Much of the testing will still be complaint-driven, as it has been up to now, according to WSLCB enforcement chief Justin Nordhorn, but a good portion will be completely random. Random testing, according to pretty much anyone involved with the industry, is the best deterrent to the use of disallowed pesticides, because it provides a strong deterrent to scofflaws without the potentially crippling costs associated with testing every single batch of cannabis produced. With steep federal and state taxes, legal weed has enough price problems already.

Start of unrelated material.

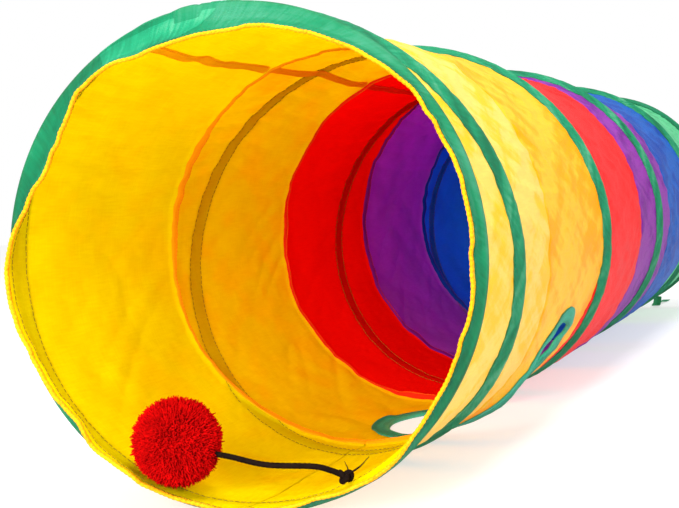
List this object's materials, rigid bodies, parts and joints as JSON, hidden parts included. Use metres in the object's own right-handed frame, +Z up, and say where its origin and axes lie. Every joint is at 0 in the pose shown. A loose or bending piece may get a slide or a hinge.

Bobby Hines, co-owner of Redmond cannabis testing laboratory Confidence Analytics, lauded the move as a major step forward in pesticide enforcement, saying, "The reason you have so may operations still spraying crops is because they know the chances of getting caught for that is like zero," he said. "Who's going to catch them? The WSLCB didn't have any contract in place about doing spot-checking, they just said they were going to. Now the fact that they're actually going to be out spot checking means that actual enforcement actually happens, which is a big deterrent."